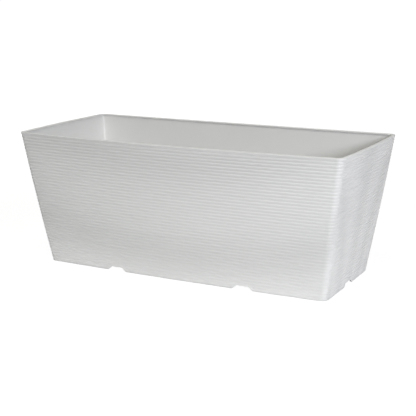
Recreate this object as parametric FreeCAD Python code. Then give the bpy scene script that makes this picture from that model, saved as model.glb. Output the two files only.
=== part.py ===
import FreeCAD, Part
import math
import os

# Rectangular planter: one tapered tub with horizontal ribs, standing on a notched skirt,
# and four soft plugs that close the drain holes in its raised floor.
# Millimetres. +Z is up, +X runs along the length, and the tub stands on z = 0.

Vector = FreeCAD.Vector
up = Vector(0, 0, 1)

# Outside of the tub. Lengths and widths are taken over the bowed walls, and each bow is how far a wall
# stands out at its middle: the side bows are those of the long walls, the end bows of the short ones.
height = 234.0
rim_length = 600.0
rim_width = 274.0
base_length = 526.0
base_width = 208.0
rim_side_bow = 6.5
base_side_bow = 5.0
rim_end_bow = 4.5
base_end_bow = 1.0
corner_radius = 11.0
corner_steps = 4

# Horizontal ribs, one above the other from the foot to the rim, with a groove between each two.
rib_count = 44
groove_depth = 0.7

# Wall, floor and rim. The wall thickens steadily towards the rim over the depth of its bead.
wall = 3.0
bead_width = 5.5
bead_depth = 7.0
rim_edge = 1.0
floor_height = 10.0
floor_thickness = 3.0
floor_round = 6.0
floor_round_steps = 2

# Skirt under the floor, with notches that let the water out.
skirt_wall = 3.0
skirt_draft = 0.2
notch_width = 37.0
notch_top_width = 21.0
notch_height = 7.0
notch_reach = 12.0
notch_spacing = 240.0

# Stiffening ribs under the floor. They end above the ground, so that water runs below them.
underside_rib = 2.5
underside_rib_ground_gap = 5.0
cross_rib_count = 5
cross_rib_spacing = 90.0
long_rib_count = 2
long_rib_spacing = 60.0

# Drain holes with their bosses, one near each long-side notch.
drain_bore = 14.0
drain_spacing_across = 126.0
boss_diameter = 23.0
boss_depth = 4.0

# Drain plugs.
plug_clearance = 0.05
plug_head_diameter = 25.0
plug_head_thickness = 2.5
tab_width = 12.0
tab_thickness = 3.5
tab_height = 10.0
tab_corner = 3.0

# How far cutting bodies run past the surfaces that they cut.
overrun = 5.0

rib_pitch = height / rib_count
floor_top = floor_height + floor_thickness


def drawn_between(base_size, rim_size, level):
    """A size at a level, on the straight line from its value at the base to its value at the rim."""
    return base_size + (rim_size - base_size) * level / height


def bow_radius(half_span, bow):
    """Radius of a wall that stands out by its bow at the middle of its span."""
    return (half_span * half_span + bow * bow) / (2 * bow)


def outline(level, inset, z):
    """Closed wire at height z: the tub's plan at the given level, moved inwards by inset.

    All four walls bow outwards. Each corner is a row of short flats on the arc that is tangent to both
    walls. That arc's centre is where the two walls' own circles meet once they are a corner radius smaller.
    """
    half_length = drawn_between(base_length, rim_length, level) / 2
    half_width = drawn_between(base_width, rim_width, level) / 2
    side_radius = bow_radius(half_length, drawn_between(base_side_bow, rim_side_bow, level))
    end_radius = bow_radius(half_width, drawn_between(base_end_bow, rim_end_bow, level))
    side_centre = Vector(0, half_width - side_radius, z)
    end_centre = Vector(half_length - end_radius, 0, z)
    between = end_centre - side_centre
    side_reach = side_radius - corner_radius
    end_reach = end_radius - corner_radius
    along = (side_reach ** 2 - end_reach ** 2 + between.Length ** 2) / (2 * between.Length)
    across = math.sqrt(side_reach ** 2 - along ** 2)
    ahead = between / between.Length
    centre = side_centre + ahead * along + Vector(ahead.y, -ahead.x, 0) * across
    first_angle = math.atan2(centre.y, centre.x - end_centre.x)
    last_angle = math.atan2(centre.y - side_centre.y, centre.x)
    corner = []
    for step in range(corner_steps + 1):
        angle = first_angle + (last_angle - first_angle) * step / corner_steps
        corner.append(centre + Vector(math.cos(angle), math.sin(angle), 0) * (corner_radius - inset))
    edges = []
    for turn in (1, -1):
        right = [Vector(point.x * turn, point.y * turn, z) for point in corner]
        left = [Vector(-point.x * turn, point.y * turn, z) for point in reversed(corner)]
        end_middle = Vector((half_length - inset) * turn, 0, z)
        side_middle = Vector(0, (half_width - inset) * turn, z)
        edges.append(Part.Arc(Vector(right[0].x, -right[0].y, z), end_middle, right[0]).toShape())
        edges.extend(Part.makeLine(start, end) for start, end in zip(right, right[1:]))
        edges.append(Part.Arc(right[-1], side_middle, left[0]).toShape())
        edges.extend(Part.makeLine(start, end) for start, end in zip(left, left[1:]))
    return Part.Wire(edges)


def stack(stations):
    """Solid through outlines given as (level, inset, z), with straight walls between them."""
    return Part.makeLoft([outline(*station) for station in stations], True, True)


def block(length, width, depth, centre_x, centre_y, bottom):
    """Box centred on centre_x and centre_y, standing on bottom."""
    corner = Vector(centre_x - length / 2, centre_y - width / 2, bottom)
    return Part.makeBox(length, width, depth, corner)


def spread(count, spacing):
    """Positions of count items at even spacing about zero."""
    return [(index - (count - 1) / 2) * spacing for index in range(count)]


def ribbed_body():
    """The tub's outer form: crests on the draft line, with a groove of even depth between each two."""
    stations = [(0, 0, 0)]
    for rib in range(rib_count):
        crest = rib_pitch * (2 * rib + 1) / 2
        stations.append((crest, 0, crest))
        if rib < rib_count - 1:
            groove = rib_pitch * (rib + 1)
            stations.append((groove, groove_depth, groove))
    stations.append((height - rim_edge, 0, height - rim_edge))
    stations.append((height, rim_edge, height))
    return stack(stations)


def soil_space():
    """Cutting body for the smooth inside, with a rounded floor edge and a wall that thickens at the rim."""
    stations = []
    for step in range(floor_round_steps + 1):
        angle = math.pi / 2 * step / floor_round_steps
        z = floor_top + floor_round * (1 - math.cos(angle))
        stations.append((z, wall + floor_round * (1 - math.sin(angle)), z))
    for drop, inset in [(bead_depth, wall), (rim_edge, bead_width), (0, bead_width - rim_edge)]:
        z = height - drop
        stations.append((z, inset, z))
    stations.append((height, bead_width - rim_edge, height + overrun))
    return stack(stations)


def drain_places():
    """Centres of the drain holes, each in line with a notch."""
    return [(x, y) for x in spread(2, notch_spacing) for y in spread(2, drain_spacing_across)]


def underside_pockets():
    """Cutting body for the recess under the floor, less the stiffening ribs and drain bosses."""
    pockets = stack([(0, skirt_wall, -overrun), (0, skirt_wall, 0),
                     (0, skirt_wall + skirt_draft, floor_height)])
    kept = []
    rib_depth = floor_height - underside_rib_ground_gap + overrun
    for x in spread(cross_rib_count, cross_rib_spacing):
        kept.append(block(underside_rib, rim_width, rib_depth, x, 0, underside_rib_ground_gap))
    for y in spread(long_rib_count, long_rib_spacing):
        kept.append(block(rim_length, underside_rib, rib_depth, 0, y, underside_rib_ground_gap))
    for x, y in drain_places():
        bottom = Vector(x, y, floor_height - boss_depth)
        kept.append(Part.makeCylinder(boss_diameter / 2, boss_depth + overrun, bottom))
    return pockets.cut(kept)


def notch():
    """Cutting body of one notch, across the skirt at the origin, with its mouth towards +Y."""
    half = notch_width / 2
    half_top = notch_top_width / 2
    profile = Part.makePolygon([
        Vector(-half, 0, -overrun), Vector(-half, 0, 0), Vector(-half_top, 0, notch_height),
        Vector(half_top, 0, notch_height), Vector(half, 0, 0), Vector(half, 0, -overrun),
        Vector(-half, 0, -overrun)])
    body = Part.Face(profile).extrude(Vector(0, notch_reach + overrun, 0))
    body.translate(Vector(0, -notch_reach, 0))
    return body


def skirt_notches():
    """Two notches in each long side and one in the middle of each short side."""
    notches = []
    for turn in (0, 180):
        for x in spread(2, notch_spacing):
            body = notch()
            body.translate(Vector(x, base_width / 2, 0))
            body.rotate(Vector(), up, turn)
            notches.append(body)
        body = notch()
        body.translate(Vector(0, base_length / 2, 0))
        body.rotate(Vector(), up, turn - 90)
        notches.append(body)
    return notches


def planter_tub():
    """The one-piece moulded tub."""
    tub = ribbed_body().cut([soil_space(), underside_pockets()])
    cuts = skirt_notches()
    for x, y in drain_places():
        bottom = Vector(x, y, floor_height - boss_depth - overrun)
        cuts.append(Part.makeCylinder(drain_bore / 2, boss_depth + floor_thickness + 2 * overrun, bottom))
    return tub.cut(cuts).Solids[0]


def drain_plug(x, y):
    """One plug: a shank in the drain hole, a round head on the floor and a flat tab to pull it by."""
    shank_length = floor_thickness + boss_depth
    shank = Part.makeCylinder(drain_bore / 2 - plug_clearance, shank_length,
                              Vector(0, 0, floor_top - shank_length))
    head = Part.makeCylinder(plug_head_diameter / 2, plug_head_thickness, Vector(0, 0, floor_top))
    half = tab_width / 2
    front = -tab_thickness / 2
    tab_top = floor_top + plug_head_thickness + tab_height
    profile = Part.makePolygon([
        Vector(-half, front, floor_top), Vector(half, front, floor_top),
        Vector(half, front, tab_top - tab_corner), Vector(half - tab_corner, front, tab_top),
        Vector(tab_corner - half, front, tab_top), Vector(-half, front, tab_top - tab_corner),
        Vector(-half, front, floor_top)])
    tab = Part.Face(profile).extrude(Vector(0, tab_thickness, 0))
    plug = shank.fuse([head, tab]).removeSplitter().Solids[0]
    plug.translate(Vector(x, y, 0))
    return plug


os.makedirs("parts", exist_ok=True)
planter_tub().exportStep("parts/planter_tub.step")
for x, y in drain_places():
    place_name = ("back" if y > 0 else "front") + "_" + ("right" if x > 0 else "left")
    drain_plug(x, y).exportStep("parts/drain_plug_" + place_name + ".step")
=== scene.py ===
import math

import bmesh
import bpy
from mathutils import Matrix, Vector


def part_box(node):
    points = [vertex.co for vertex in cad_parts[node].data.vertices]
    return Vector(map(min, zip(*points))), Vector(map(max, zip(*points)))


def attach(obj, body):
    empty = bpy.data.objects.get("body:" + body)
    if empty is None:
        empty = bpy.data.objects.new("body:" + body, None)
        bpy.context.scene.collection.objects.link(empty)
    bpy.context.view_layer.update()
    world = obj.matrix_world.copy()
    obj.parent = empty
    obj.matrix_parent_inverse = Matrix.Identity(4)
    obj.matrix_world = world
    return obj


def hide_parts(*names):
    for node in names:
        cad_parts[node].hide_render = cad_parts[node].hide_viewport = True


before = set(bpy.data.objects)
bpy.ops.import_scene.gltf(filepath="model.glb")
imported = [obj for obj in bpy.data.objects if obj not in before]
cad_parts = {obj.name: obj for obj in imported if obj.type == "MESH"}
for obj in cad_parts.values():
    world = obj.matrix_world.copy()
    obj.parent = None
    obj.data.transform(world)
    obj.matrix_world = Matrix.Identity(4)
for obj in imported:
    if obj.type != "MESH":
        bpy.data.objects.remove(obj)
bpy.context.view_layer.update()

scene = bpy.context.scene


# The planter tub: one injection moulding of white polypropylene with a satin skin. Its tapered walls,
# with horizontal ribs all round, stand on a notched skirt, and a bead stiffens the rim. The floor sits
# a little above the ground, on a grid of ribs, with a bossed drain hole behind each long-side notch.
tub_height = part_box("planter_tub")[1].z
rim_length, rim_width = 0.600, 0.274
foot_length, foot_width = 0.526, 0.208
rim_side_bow, foot_side_bow = 0.0065, 0.005
rim_end_bow, foot_end_bow = 0.0045, 0.001
rim_dip = 0.0015
wall_swell = 0.0012
corner_radius, inside_corner, floor_corner = 0.011, 0.003, 0.001
wall_thickness = 0.003
bead_width, bead_depth = 0.0055, 0.0055
floor_underside, floor_top = 0.010, 0.013
floor_fillet = 0.006
skirt_draft = 0.0002
foot_edge = 0.0004

rib_count = 44
rows_per_rib = 12
rows_in_rim_edge = rows_per_rib // 4
rib_pitch = tub_height / rib_count
groove_depth = 0.0007
rim_edge = rib_pitch * rows_in_rim_edge / rows_per_rib
shoulder_height = tub_height - rim_edge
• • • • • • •
### TASK PROMPT
Identify every line above that includes the word "empty", and show those lines.

### FINAL RESULT
    empty = bpy.data.objects.get("body:" + body)
    if empty is None:
        empty = bpy.data.objects.new("body:" + body, None)
        bpy.context.scene.collection.objects.link(empty)
    obj.parent = empty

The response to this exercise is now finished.